Surprisingly, country music also plays a part in the score, with Isham using traditional instruments such as jaw harps, banjos and slide guitars in cues such as the bouncy “The Blue Moon Races” and “Tucker Lays It Out” to illustrate the film’s Kentucky setting. And then there are the moments of pure slapstick – “A Pelican Named Goose”, “Goose Makes a Hit on the Iron Horse” – light, whimsical, vaguely Nino Rota-ish pieces of caper music which utilize accordions, clarinets and more banjos to their fullest comedy potential, making light of Goose’s stereotypical Italianate heritage.

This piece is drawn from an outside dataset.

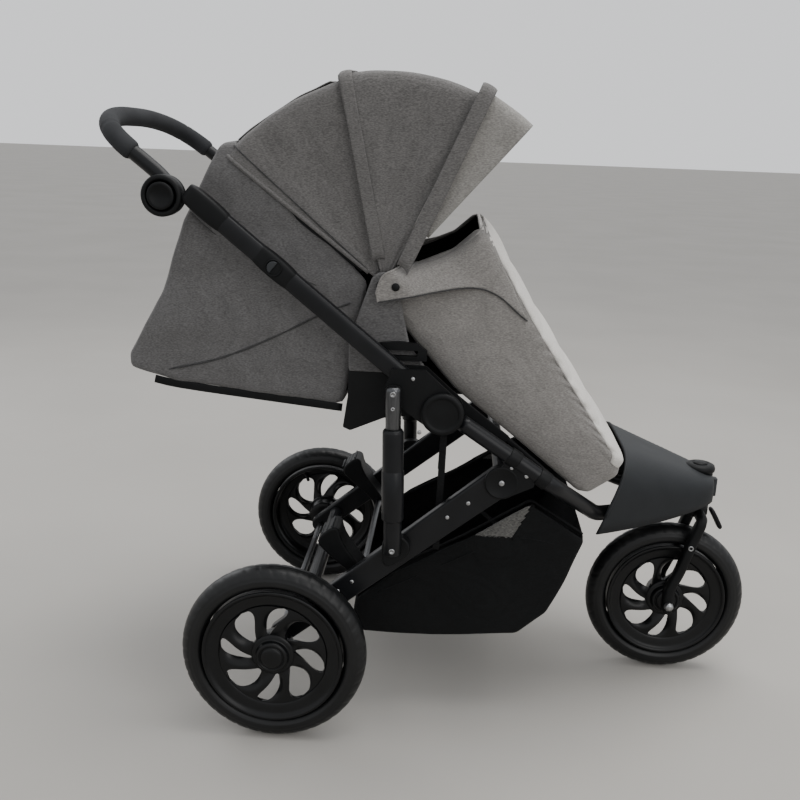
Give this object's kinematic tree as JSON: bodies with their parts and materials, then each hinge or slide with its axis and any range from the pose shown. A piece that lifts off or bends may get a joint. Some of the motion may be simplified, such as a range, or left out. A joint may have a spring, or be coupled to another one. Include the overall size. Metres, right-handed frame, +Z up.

And then, if that were not enough, there are also two original songs, one written by Isham and performed by Sting, the other performed by Bryan Adams. Both are excellent, but special mention should be made of “Taking the Inside Rail”, the Sting collaboration. It makes use of the slightly subdued theme heard in “The Blue Moon Races” and “Filly in Distress” and then adds intelligent, appropriate lyrics which, when combined with the slightly downbeat aspect, and the predominantly minor key thematics, makes for a song with for a very unique feel.

There’s very little else to say about Racing Stripes, except to recommend it wholeheartedly. Anyone who has appreciated Isham’s orchestral works in the past, or who has longed to hear him employ larger forces in a more strongly thematic setting, will find much to their liking here. It’s just a shame that such ambitious, stirring music accompanies such a childish-looking film which virtually no-one will remember in the long run, and will certainly never feature in anyone’s “Best of…” lists come 2006.

Rating: ****

Track Listing:

  • Taking the Inside Rail (written by Mark Isham and Sting, performed by Sting) (4:16)
  • It Was a Dark and Stormy Night (4:05)
  • At Home on Walsh Farm (5:01)
  • I’m a Racehorse (2:51)
  • The Blue Moon Races (3:39)
  • A Pelican Named Goose (1:19)
  • Tucker Lays It Out! (2:25)
  • Goose Makes a Hit on the Iron Horse (2:10)
  • Run Like the Wind (2:04)
  • Twilight Run (2:27)
  • Upstaged by a Zebra (2:46)
  • A Brave Decision (1:48)
  • Glory Days (3:18)
  • If You Build It, They Will Come (2:21)
  • Out of Africa (1:06)
  • Spring Training (2:31)
  • Ambushed! (4:48)
  • Filly in Distress (1:05)
  • Race Day (1:03)
  • They’re All In! (1:12)
  • The Big Race (7:19)
  • In the Winner’s Circle (1:54)
  • It Ain’t Over Yet (written by Bryan Adams, Gretchen Peters and Elliot Kennedy, performed by Bryan Adams) (3:18)

Running Time: 64 minutes 44 seconds

Varèse Sarabande VSD-6631 (2005)

Music composed by Mark Isham. Conducted and orchestrated by Ken Kugler. Recorded and mixed by Stephen Krause. Edited by Curtis Roush. Mastered by Patricia Sullivan-Fourstar. Album produced by Mark Isham.